# [Dataset extract]
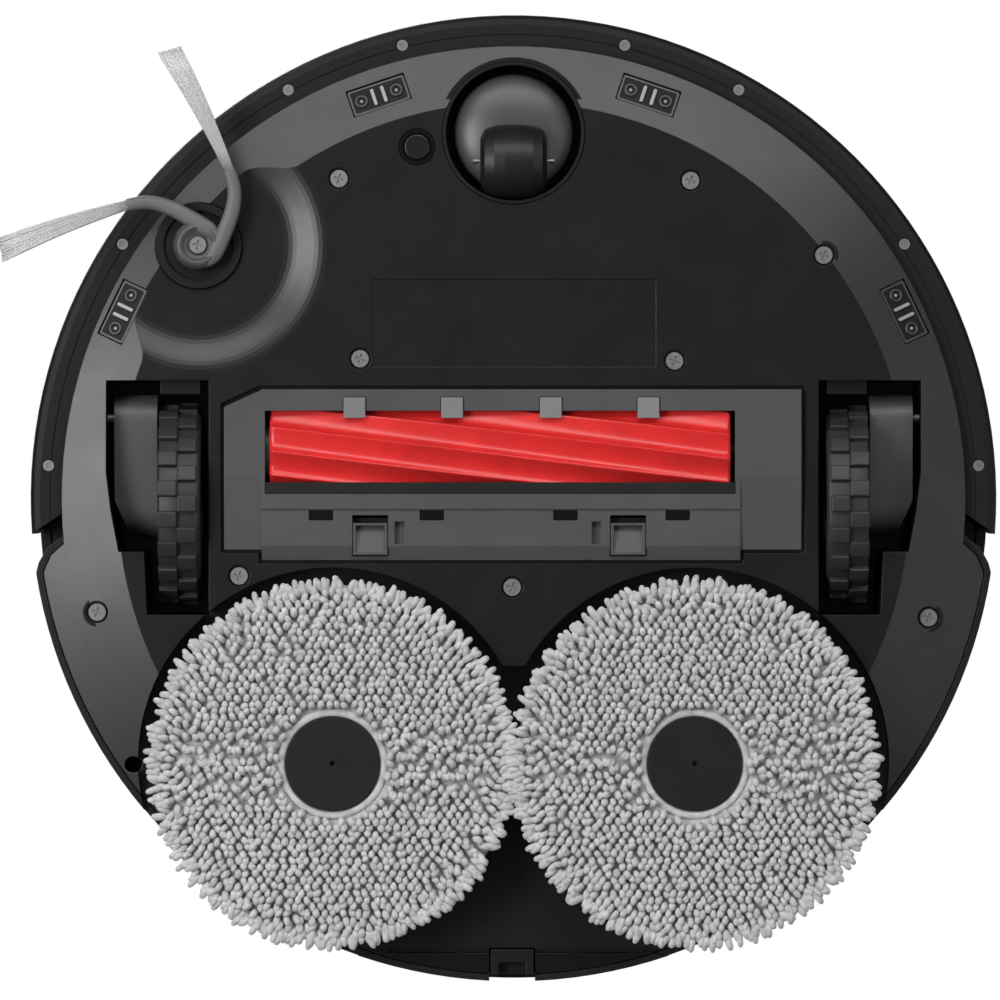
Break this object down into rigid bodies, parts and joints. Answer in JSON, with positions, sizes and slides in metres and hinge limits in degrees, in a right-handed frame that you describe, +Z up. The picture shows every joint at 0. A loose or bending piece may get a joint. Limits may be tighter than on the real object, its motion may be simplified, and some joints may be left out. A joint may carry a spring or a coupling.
{
  "type": "robot vacuum",
  "caption": "Round robot vacuum and mop with a red rubber main brush, a side brush, sprung drive wheels, a caster, spinning lifting mop pads and a laser turret.",
  "frame": {"origin": "on the body's vertical axis, at floor level", "axes": "+Z up, the front with the bumper faces -Y, the robot's left side is +X"},
  "size_m": [0.3608, 0.35, 0.097],
  "materials": {
    "black_plastic": "satin",
    "dark_plastic": "satin",
    "deck_plastic": "semi-gloss",
    "grey_plastic": "satin",
    "light_plastic": "satin",
    "smoke_plastic": "translucent smoke",
    "sensor_window": "gloss",
    "black_rubber": "matt",
    "tyre_rubber": "matt",
    "red_rubber": "semi-gloss",
    "grey_rubber": "satin",
    "bristle_nylon": "satin",
    "mop_yarn": "looped chenille",
    "steel": "satin",
    "circuit_board": "solder mask",
    "battery_wrap": "satin shrink wrap",
    "filter_paper": "pleated"
  },
  "bodies": {
    "chassis": {"bottom_chassis": "black_plastic", "rear_shell": "black_plastic", "top_deck": "deck_plastic", "brush_housing": "dark_plastic", "bin_bay": "dark_plastic", "main_board": "circuit_board", "battery_pack": "battery_wrap", "fan_blower": "grey_plastic", "side_brush_gearbox": "grey_plastic", "main_brush_gearbox": "grey_plastic", "water_tank": "smoke_plastic", "water_pump": "grey_plastic", "speaker": "dark_plastic", "charging_contacts": "steel", "rear_water_port": "black_plastic", "cliff_sensor_windows": "sensor_window", "carpet_sensor": "black_plastic", "caster_socket": "black_plastic", "chassis_screws": "steel", "suspension_pins": "steel", "lidar_base": "dark_plastic", "lidar_cap": "deck_plastic", "dust_bin": "smoke_plastic", "dust_filter": "filter_paper", "main_brush_end_caps": "light_plastic", "left_suspension_spring": "steel", "right_suspension_spring": "steel"},
    "bumper": {"bumper_shell": "black_plastic", "bumper_screws": "steel", "bumper_sensor_window": "sensor_window"},
    "left_suspension": {"left_wheel_gearbox": "grey_plastic", "left_drive_motor": "steel"},
    "left_wheel": {"left_wheel_rim": "dark_plastic", "left_tyre": "tyre_rubber"},
    "right_suspension": {"right_wheel_gearbox": "grey_plastic", "right_drive_motor": "steel"},
    "right_wheel": {"right_wheel_rim": "dark_plastic", "right_tyre": "tyre_rubber"},
    "caster_swivel": {"caster_fork": "grey_plastic", "caster_axle": "steel"},
    "caster_roller": {"caster_wheel": "black_rubber"},
    "main_brush": {"main_brush_core": "dark_plastic", "main_brush_blades": "red_rubber"},
    "side_brush": {"side_brush_arms": "grey_rubber", "side_brush_bristles": "bristle_nylon", "side_brush_screw": "steel"},
    "guard": {"brush_guard": "grey_plastic", "guard_tabs": "light_plastic"},
    "left_latch": {"left_guard_latch": "light_plastic"},
    "right_latch": {"right_guard_latch": "light_plastic"},
    "mop_lift": {"mop_lift_frame": "grey_plastic", "mop_motors": "steel"},
    "left_mop": {"left_mop_plate": "black_plastic", "left_mop_pad": "mop_yarn"},
    "right_mop": {"right_mop_plate": "black_plastic", "right_mop_pad": "mop_yarn"},
    "lid": {"top_lid": "deck_plastic"},
    "lidar": {"lidar_rotor": "dark_plastic"},
    "power_key": {"power_button": "light_plastic"},
    "home_key": {"home_button": "light_plastic"}
  },
  "joints": [
    {"name": "bumper_press", "type": "slide", "parent": "chassis", "child": "bumper", "axis": [0, 1, 0], "range_m": [0, 0.004], "stiffness_N_per_m": 400, "springref_m": -0.004},
    {"name": "left_suspension_arm", "type": "hinge", "parent": "chassis", "child": "left_suspension", "pos_m": [0.137, -0.029, 0.03], "axis": [1, 0, 0], "range_deg": [-38, 0], "stiffness_Nm_per_rad": 0.12, "springref_deg": -68.75, "deforming": ["left_suspension_spring"]},
    {"name": "left_wheel_spin", "type": "hinge", "parent": "left_suspension", "child": "left_wheel", "pos_m": [0.1205, 0.0021, 0.03685], "axis": [1, 0, 0], "continuous": true},
    {"name": "right_suspension_arm", "type": "hinge", "parent": "chassis", "child": "right_suspension", "pos_m": [-0.137, -0.029, 0.03], "axis": [1, 0, 0], "range_deg": [-38, 0], "stiffness_Nm_per_rad": 0.12, "springref_deg": -68.75, "deforming": ["right_suspension_spring"]},
    {"name": "right_wheel_spin", "type": "hinge", "parent": "right_suspension", "child": "right_wheel", "pos_m": [-0.1205, 0.0021, 0.03685], "axis": [1, 0, 0], "continuous": true},
    {"name": "caster_swivel_turn", "type": "hinge", "parent": "chassis", "child": "caster_swivel", "pos_m": [0, -0.1318, 0], "axis": [0, 0, 1], "continuous": true},
    {"name": "caster_roll", "type": "hinge", "parent": "caster_swivel", "child": "caster_roller", "pos_m": [0, -0.1217, 0.0134], "axis": [1, 0, 0], "continuous": true},
    {"name": "main_brush_spin", "type": "hinge", "parent": "chassis", "child": "main_brush", "pos_m": [0, -0.017, 0.0283], "axis": [1, 0, 0], "continuous": true},
    {"name": "side_brush_spin", "type": "hinge", "parent": "chassis", "child": "side_brush", "pos_m": [-0.1138, -0.0912, 0], "axis": [0, 0, 1], "continuous": true},
    {"name": "guard_release", "type": "slide", "parent": "chassis", "child": "guard", "axis": [0, 0, -1], "range_m": [0, 0.025]},
    {"name": "left_latch_slide", "type": "slide", "parent": "guard", "child": "left_latch", "axis": [0, -1, 0], "range_m": [0, 0.0022], "stiffness_N_per_m": 300, "springref_m": -0.002},
    {"name": "right_latch_slide", "type": "slide", "parent": "guard", "child": "right_latch", "axis": [0, -1, 0], "range_m": [0, 0.0022], "stiffness_N_per_m": 300, "springref_m": -0.002},
    {"name": "mop_lift_slide", "type": "slide", "parent": "chassis", "child": "mop_lift", "axis": [0, 0, 1], "range_m": [0, 0.01]},
    {"name": "left_mop_spin", "type": "hinge", "parent": "mop_lift", "child": "left_mop", "pos_m": [0.0652, 0.0957, 0], "axis": [0, 0, 1], "continuous": true},
    {"name": "right_mop_spin", "type": "hinge", "parent": "mop_lift", "child": "right_mop", "pos_m": [-0.0652, 0.0957, 0], "axis": [0, 0, 1], "continuous": true},
    {"name": "lid_hinge", "type": "hinge", "parent": "chassis", "child": "lid", "pos_m": [0, -0.026, 0.0789], "axis": [-1, 0, 0], "range_deg": [0, 80]},
    {"name": "lidar_spin", "type": "hinge", "parent": "chassis", "child": "lidar", "pos_m": [0, 0.045, 0.08], "axis": [0, 0, 1], "continuous": true},
    {"name": "power_button_press", "type": "slide", "parent": "chassis", "child": "power_key", "axis": [0, 0, -1], "range_m": [0, 0.001], "stiffness_N_per_m": 600, "springref_m": -0.001},
    {"name": "home_button_press", "type": "slide", "parent": "chassis", "child": "home_key", "axis": [0, 0, -1], "range_m": [0, 0.001], "stiffness_N_per_m": 600, "springref_m": -0.001}
  ],
  "couplings": [
    {"joint": "right_mop_spin", "follows": "left_mop_spin", "ratio": -1}
  ]
}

# [Stated goal]
Reproduce the full listing exactly.

# [Reply]
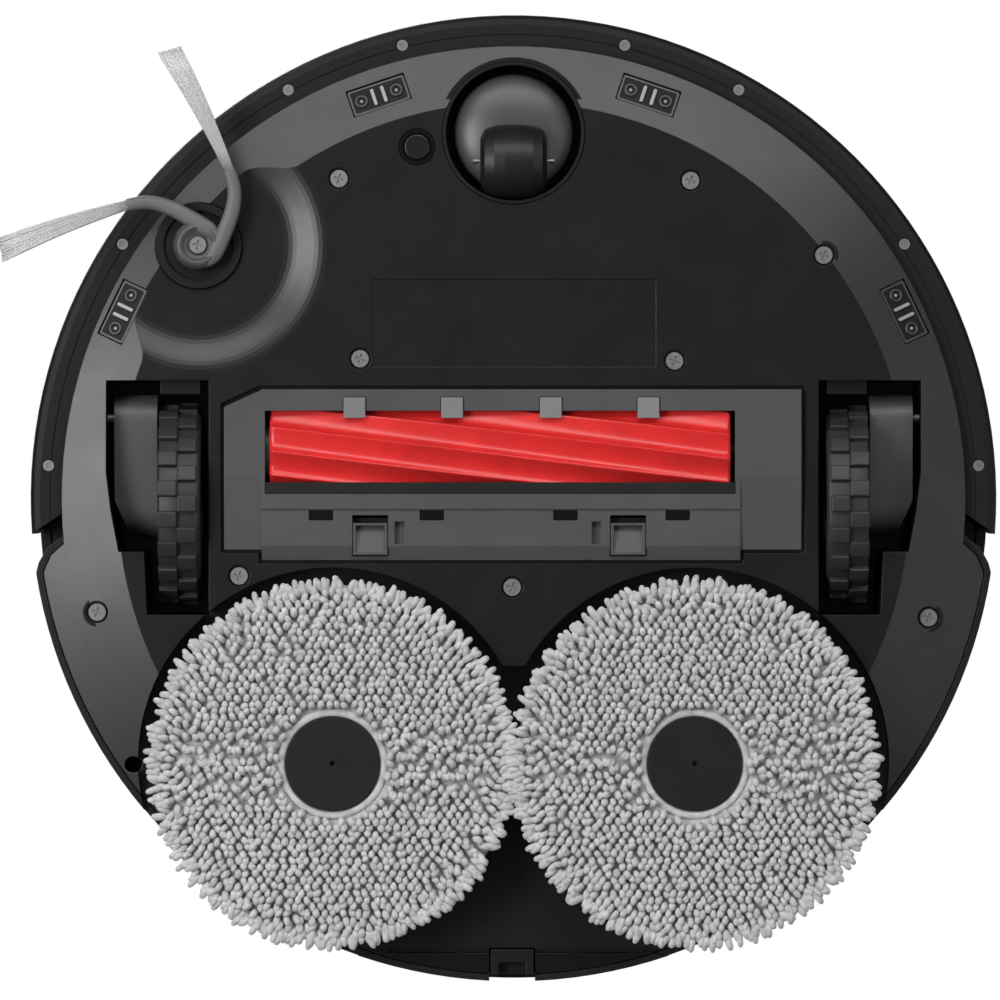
Break this object down into rigid bodies, parts and joints. Answer in JSON, with positions, sizes and slides in metres and hinge limits in degrees, in a right-handed frame that you describe, +Z up. The picture shows every joint at 0. A loose or bending piece may get a joint. Limits may be tighter than on the real object, its motion may be simplified, and some joints may be left out. A joint may carry a spring or a coupling.
{
  "type": "robot vacuum",
  "caption": "Round robot vacuum and mop with a red rubber main brush, a side brush, sprung drive wheels, a caster, spinning lifting mop pads and a laser turret.",
  "frame": {"origin": "on the body's vertical axis, at floor level", "axes": "+Z up, the front with the bumper faces -Y, the robot's left side is +X"},
  "size_m": [0.3608, 0.35, 0.097],
  "materials": {
    "black_plastic": "satin",
    "dark_plastic": "satin",
    "deck_plastic": "semi-gloss",
    "grey_plastic": "satin",
    "light_plastic": "satin",
    "smoke_plastic": "translucent smoke",
    "sensor_window": "gloss",
    "black_rubber": "matt",
    "tyre_rubber": "matt",
    "red_rubber": "semi-gloss",
    "grey_rubber": "satin",
    "bristle_nylon": "satin",
    "mop_yarn": "looped chenille",
    "steel": "satin",
    "circuit_board": "solder mask",
    "battery_wrap": "satin shrink wrap",
    "filter_paper": "pleated"
  },
  "bodies": {
    "chassis": {"bottom_chassis": "black_plastic", "rear_shell": "black_plastic", "top_deck": "deck_plastic", "brush_housing": "dark_plastic", "bin_bay": "dark_plastic", "main_board": "circuit_board", "battery_pack": "battery_wrap", "fan_blower": "grey_plastic", "side_brush_gearbox": "grey_plastic", "main_brush_gearbox": "grey_plastic", "water_tank": "smoke_plastic", "water_pump": "grey_plastic", "speaker": "dark_plastic", "charging_contacts": "steel", "rear_water_port": "black_plastic", "cliff_sensor_windows": "sensor_window", "carpet_sensor": "black_plastic", "caster_socket": "black_plastic", "chassis_screws": "steel", "suspension_pins": "steel", "lidar_base": "dark_plastic", "lidar_cap": "deck_plastic", "dust_bin": "smoke_plastic", "dust_filter": "filter_paper", "main_brush_end_caps": "light_plastic", "left_suspension_spring": "steel", "right_suspension_spring": "steel"},
    "bumper": {"bumper_shell": "black_plastic", "bumper_screws": "steel", "bumper_sensor_window": "sensor_window"},
    "left_suspension": {"left_wheel_gearbox": "grey_plastic", "left_drive_motor": "steel"},
    "left_wheel": {"left_wheel_rim": "dark_plastic", "left_tyre": "tyre_rubber"},
    "right_suspension": {"right_wheel_gearbox": "grey_plastic", "right_drive_motor": "steel"},
    "right_wheel": {"right_wheel_rim": "dark_plastic", "right_tyre": "tyre_rubber"},
    "caster_swivel": {"caster_fork": "grey_plastic", "caster_axle": "steel"},
    "caster_roller": {"caster_wheel": "black_rubber"},
    "main_brush": {"main_brush_core": "dark_plastic", "main_brush_blades": "red_rubber"},
    "side_brush": {"side_brush_arms": "grey_rubber", "side_brush_bristles": "bristle_nylon", "side_brush_screw": "steel"},
    "guard": {"brush_guard": "grey_plastic", "guard_tabs": "light_plastic"},
    "left_latch": {"left_guard_latch": "light_plastic"},
    "right_latch": {"right_guard_latch": "light_plastic"},
    "mop_lift": {"mop_lift_frame": "grey_plastic", "mop_motors": "steel"},
    "left_mop": {"left_mop_plate": "black_plastic", "left_mop_pad": "mop_yarn"},
    "right_mop": {"right_mop_plate": "black_plastic", "right_mop_pad": "mop_yarn"},
    "lid": {"top_lid": "deck_plastic"},
    "lidar": {"lidar_rotor": "dark_plastic"},
    "power_key": {"power_button": "light_plastic"},
    "home_key": {"home_button": "light_plastic"}
  },
  "joints": [
    {"name": "bumper_press", "type": "slide", "parent": "chassis", "child": "bumper", "axis": [0, 1, 0], "range_m": [0, 0.004], "stiffness_N_per_m": 400, "springref_m": -0.004},
    {"name": "left_suspension_arm", "type": "hinge", "parent": "chassis", "child": "left_suspension", "pos_m": [0.137, -0.029, 0.03], "axis": [1, 0, 0], "range_deg": [-38, 0], "stiffness_Nm_per_rad": 0.12, "springref_deg": -68.75, "deforming": ["left_suspension_spring"]},
    {"name": "left_wheel_spin", "type": "hinge", "parent": "left_suspension", "child": "left_wheel", "pos_m": [0.1205, 0.0021, 0.03685], "axis": [1, 0, 0], "continuous": true},
    {"name": "right_suspension_arm", "type": "hinge", "parent": "chassis", "child": "right_suspension", "pos_m": [-0.137, -0.029, 0.03], "axis": [1, 0, 0], "range_deg": [-38, 0], "stiffness_Nm_per_rad": 0.12, "springref_deg": -68.75, "deforming": ["right_suspension_spring"]},
    {"name": "right_wheel_spin", "type": "hinge", "parent": "right_suspension", "child": "right_wheel", "pos_m": [-0.1205, 0.0021, 0.03685], "axis": [1, 0, 0], "continuous": true},
    {"name": "caster_swivel_turn", "type": "hinge", "parent": "chassis", "child": "caster_swivel", "pos_m": [0, -0.1318, 0], "axis": [0, 0, 1], "continuous": true},
    {"name": "caster_roll", "type": "hinge", "parent": "caster_swivel", "child": "caster_roller", "pos_m": [0, -0.1217, 0.0134], "axis": [1, 0, 0], "continuous": true},
    {"name": "main_brush_spin", "type": "hinge", "parent": "chassis", "child": "main_brush", "pos_m": [0, -0.017, 0.0283], "axis": [1, 0, 0], "continuous": true},
    {"name": "side_brush_spin", "type": "hinge", "parent": "chassis", "child": "side_brush", "pos_m": [-0.1138, -0.0912, 0], "axis": [0, 0, 1], "continuous": true},
    {"name": "guard_release", "type": "slide", "parent": "chassis", "child": "guard", "axis": [0, 0, -1], "range_m": [0, 0.025]},
    {"name": "left_latch_slide", "type": "slide", "parent": "guard", "child": "left_latch", "axis": [0, -1, 0], "range_m": [0, 0.0022], "stiffness_N_per_m": 300, "springref_m": -0.002},
    {"name": "right_latch_slide", "type": "slide", "parent": "guard", "child": "right_latch", "axis": [0, -1, 0], "range_m": [0, 0.0022], "stiffness_N_per_m": 300, "springref_m": -0.002},
    {"name": "mop_lift_slide", "type": "slide", "parent": "chassis", "child": "mop_lift", "axis": [0, 0, 1], "range_m": [0, 0.01]},
    {"name": "left_mop_spin", "type": "hinge", "parent": "mop_lift", "child": "left_mop", "pos_m": [0.0652, 0.0957, 0], "axis": [0, 0, 1], "continuous": true},
    {"name": "right_mop_spin", "type": "hinge", "parent": "mop_lift", "child": "right_mop", "pos_m": [-0.0652, 0.0957, 0], "axis": [0, 0, 1], "continuous": true},
    {"name": "lid_hinge", "type": "hinge", "parent": "chassis", "child": "lid", "pos_m": [0, -0.026, 0.0789], "axis": [-1, 0, 0], "range_deg": [0, 80]},
    {"name": "lidar_spin", "type": "hinge", "parent": "chassis", "child": "lidar", "pos_m": [0, 0.045, 0.08], "axis": [0, 0, 1], "continuous": true},
    {"name": "power_button_press", "type": "slide", "parent": "chassis", "child": "power_key", "axis": [0, 0, -1], "range_m": [0, 0.001], "stiffness_N_per_m": 600, "springref_m": -0.001},
    {"name": "home_button_press", "type": "slide", "parent": "chassis", "child": "home_key", "axis": [0, 0, -1], "range_m": [0, 0.001], "stiffness_N_per_m": 600, "springref_m": -0.001}
  ],
  "couplings": [
    {"joint": "right_mop_spin", "follows": "left_mop_spin", "ratio": -1}
  ]
}